The Koppelpoort is a medieval gate in the Dutch city of Amersfoort, province of Utrecht. Completed around 1425, it combines land and water-gates, and is part of the second city wall of Amersfoort, which was constructed between 1380 and 1450.

==History==
The gate was built between 1380 and 1425 as part of the second city wall. The whole wall was completed around 1450. The gate was attacked in 1427 during the siege of the city. This attack was repelled.
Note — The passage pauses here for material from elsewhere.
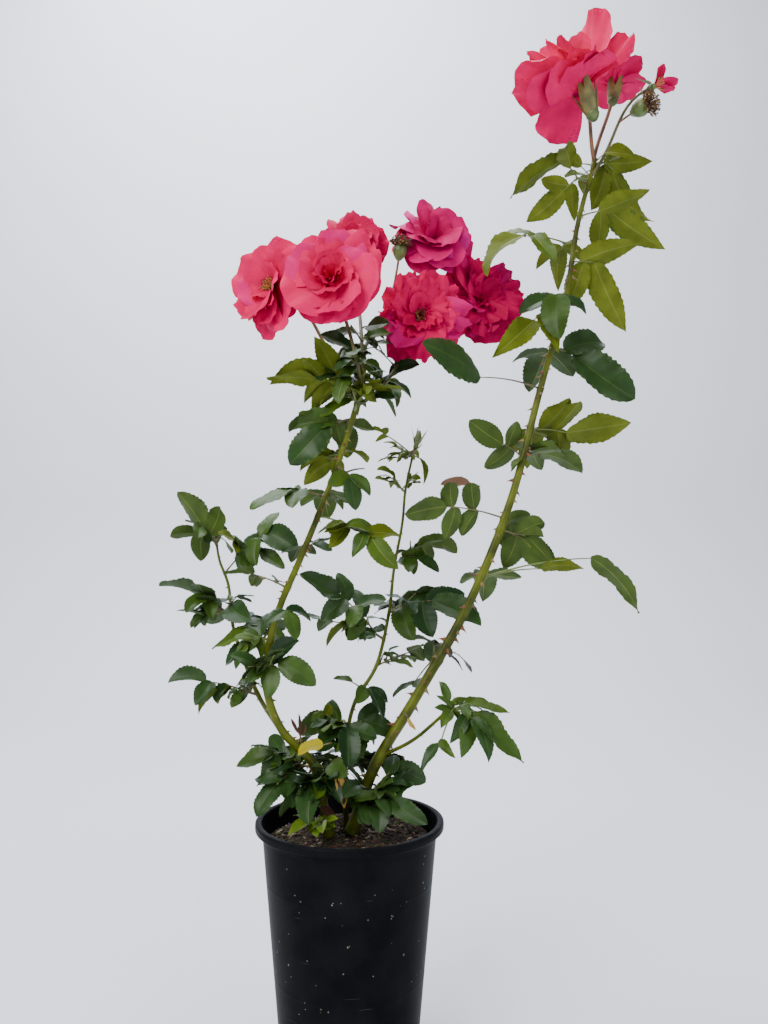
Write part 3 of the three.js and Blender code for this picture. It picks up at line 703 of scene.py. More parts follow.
RISING = [[4, 58, 1.0, 0.9], [4, 48, 0.95, 0.9], [3, 34, 0.85, 0.9], [3, 20, 0.7, 0.9]]
FADED = [[1, 45, 0.72, 0.6, 90, -50], [1, 15, 0.8, 0.6, 270, -30], [1, 38, 0.72, 0.6, 285, -20]]

# Each bloom: name, cane, height, its stem's bearing and rise, its centre, the bearing and rise of its
# face, radius, rings, tone, how strongly its petals are ruffled, and its spent hip's place and size.
BLOOMS = [
    ["bloom_left_front", "cane_left", 706, [-100, 50], [-18, -88, 811], [-95, 4], 56,
     ROSE, "coral", 1.5, None],
    ["bloom_left_outer", "cane_left", 694, [175, 50], [-89, -48, 816], [-130, 0], 54,
     OPEN, "coral", 1.4, None],
    ["bloom_left_right", "cane_left", 684, [40, 25], [77, -15, 794], [-85, -4], 55,
     RUFFLED, "rose", 2.2, None],
    ["bloom_left_back", "cane_left", 716, [100, 80], [1, 12, 889], [-90, 15], 42,
     LOOSE, "rose", 1.6, None],
    # The high bloom takes the magenta tone, partly painted shade.
    ["bloom_left_high", "cane_left", 710, [100, 50], [94, 10, 894], [-75, 20], 48,
     LOOSE, "magenta", 1.3, [54, 0, 870, 1.1]],
    # The far bloom takes the darker crimson tone, partly painted shade.
    ["bloom_left_far", "cane_left", 699, [80, 10], [152, 30, 827], [-70, 0], 58,
     RUFFLED, "crimson", 1.9, None],
    ["bloom_top_main", "cane_right", 1005, [160, 80], [262, 12, 1085], [180, 72], 70,
     SPRAWLING, "coral", 1.15, None],
    ["bloom_top_back", "cane_right", 994, [60, 70], [321, 72, 1114], [60, 70], 46,
     RISING, "rose", 1.2, None],
    ["bloom_top_faded", "cane_right", 986, [-10, 50], [367, 38, 1092], [-5, 20], 40,
     FADED, "rose", 0.7, [337, 28, 1055, 1.4]],
]
# How much further the petals' rims roll back on some blooms, in degrees.
CURLS = {"bloom_left_high": 75, "bloom_left_back": 60, "bloom_top_back": 40}
# Blooms whose sepals clasp them: how far their hip hangs below the base, and their size.
CLASPED = {"bloom_top_main": (29, 1.25), "bloom_top_back": (17, 1.0)}
# Blooms whose stamens show.
SHOWING = ("bloom_left_outer", "bloom_left_right", "bloom_top_faded")
# How far a bloom's base lies behind its centre, as a share of its radius, and when a petal lies flat.
BASE_DEPTH = 0.25
FLAT = 88
SEPALS = 5
# Profiles of [radius, height] of a hip under its bloom, a spent hip and a closed bud.
HIP = [[0.2, -9], [1.6, -8.5], [3.2, -6], [4.2, -3], [3.9, 0], [3.1, 2.2], [0.2, 3]]
SPENT_HIP = [[0.2, -9], [2.6, -8], [6.0, -3.5], [7.4, 1], [6.6, 5], [4.6, 7.5], [0.2, 8]]
BUD = [[0.2, -7], [2.6, -6], [3.4, -3], [2.6, -0.5], [4.3, 3], [4.6, 7], [3.4, 12], [1.2, 17],
       [0.1, 18]]
HIP_SIDES = 14
PETAL_ROWS = 12
SHADES = 6
PETAL_WIDTHS = np.linspace(-1, 1, 17)
SMALL_PETAL = 18


def turned_about(points, way, angle):
    """Points turned about a line through the origin, by degrees."""
    turn = math.radians(angle)
    along = (points @ way)[..., None] * way
    return along + (points - along) * math.cos(turn) + np.cross(way, points) * math.sin(turn)


def petal(batch, base, axis, out, opening, length, width, random, tone, depth, frill, curl, twist):
    """One petal: cupped low down, rolled at its rim, ruffled, and tilted to lap over the next."""
    across = np.cross(axis, out)
    rim = mix(-6, 20 + 16 * frill, random()) if depth < 0.5 else mix(-22, 10 * frill, random())
    rim += curl * mix(0.2, 1, random())
    u = np.linspace(0, 1, PETAL_ROWS + 1)
    bend = np.radians(opening * (0.62 + 0.38 * np.minimum(1, u / 0.35)) + rim * u ** 2)
    ways, inner = swept(bend, axis, out), swept(bend, -out, axis)
    strides = ways[:-1] * length / PETAL_ROWS
    middle = base + np.concatenate([np.zeros((1, 3)), np.cumsum(strides, 0)])
    u = u[:, None]
    v = PETAL_WIDTHS[None, :]
    half = 0.5 * length * width * (0.14 + 0.86 * np.sin(np.pi / 2 * np.minimum(1, u / 0.8)) ** 0.85)
    phase = mix(0, 2 * np.pi, random())
    lobes = mix(1.1, 2.1, random()) * frill ** 0.6
    ruffle = mix(0.02, 0.05, random()) * length * frill
    notch = mix(0, 0.08, random())
    cup = mix(0.1, 0.22, random()) + 0.3 * depth
    wave = ruffle * u ** 3 * np.sin(lobes * np.pi * v + phase)
    fine = 0.4 * ruffle * u ** 4 * np.sin(2.9 * lobes * np.pi * v + 2 * phase)
    roll = -0.3 * length * np.clip(np.abs(v) - 0.6, 0, 1) ** 1.5 * u ** 2 * (1 - depth)
    crease = 0.018 * length * frill * np.sin(5 * v + 3 * phase) * np.sin(np.pi * u)
    rise = cup * half * v ** 2 * (1.2 - u) + wave + fine + roll + crease + 0.2 * v * half
    short = -length * (notch * np.exp(-(v / 0.3) ** 2) * u ** 4 + 0.36 * np.abs(v) ** 2.4 * u ** 1.5)
    flat = middle[:, None, :] + (half * v)[..., None] * across + short[..., None] * ways[:, None, :]
    way = tilted(axis, out, opening)
    flat = base + turned_about(flat - base, way, twist)
    shades = shades_of(tone, depth, random())
    if length < SMALL_PETAL and tone == "rose":
        shades = [f"{tone}_base"] * PETAL_ROWS
    front = [name for name in shades for _ in PETAL_WIDTHS[1:]]
    ups = turned_about(inner, way, twist)[:, None, :]
    # The back side takes the brightened back colour, partly painted light.
    batch.blade(flat, rise, 0.22 * (1 - v ** 4), ups, front, f"{tone}_back", flip=True)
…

The gate was opened and closed every day by the appointed raddraaiers, "wheel-turners". A minimum of twelve wheel-turners were collected morning and evening by several guards. It was an extremely dangerous task; if they did not begin walking simultaneously, then one could fall, dragging the rest along with often fatal results. Before the gate could come down, it had to be raised, to pull out the iron pins that held it in place. Only then could it come down. While the gate was going down, walking in the wheel grew ever easier and faster, and many people stumbled and broke their limbs. The Koppelpoort was also never breached.

The Koppelpoort was given its current appearance during the restoration by Pierre Cuypers in 1885 and 1886. Among other things, Cuypers removed a step between the two gates and replaced it with a slope.

From 1969 to 1993 a puppet theater was situated in the gate.

The latest restoration was completed in 1996. It was carried out very cautiously, and with respect for the old building materials. For this the town of Amersfoort received the Europa Nostra Award.